An experimental investigation on temperature distribution in high-speed milling of AZ91C magnesium alloy

Abstract

Magnesium alloys are widely used materials in industry because of their formability and low density. The machining process of these alloys; however; is a challenging problem due to their flammability. This challenge demands extensive studies on the work-piece and machining zone temperature, especially in processes with elevated temperature; such as high-speed machining. In this research, the temperature distribution of the AZ91C magnesium alloy in high-speed milling is investigated.
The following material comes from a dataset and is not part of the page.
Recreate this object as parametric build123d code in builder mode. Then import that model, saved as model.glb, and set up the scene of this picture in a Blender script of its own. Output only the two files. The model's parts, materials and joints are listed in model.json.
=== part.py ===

In order to study the temperature distribution, two temperature measurement methods are employed (i.e. the infrared thermometer for measurement of the machining zone temperature, and the contact method for the work-piece temperature) and the results are presented. The experiments are carried out in different cutting speeds (both in high-speed range and normal speed range) in two different depths of cut. The results show that the work-piece temperature is reduced as the cutting speed passes the cutting speed of 452 m/min in high-speed milling, while the machining zone temperature is increased as a result of the increase in the cutting speed. The results also show that the temperature is increased 13.9% and 14.2% as the depth of cut is increased from 0.5 mm to 1 mm in the cutting zone and workpiece respectively, which is the result of an increase in the uncut chip area that results in higher cutting forces.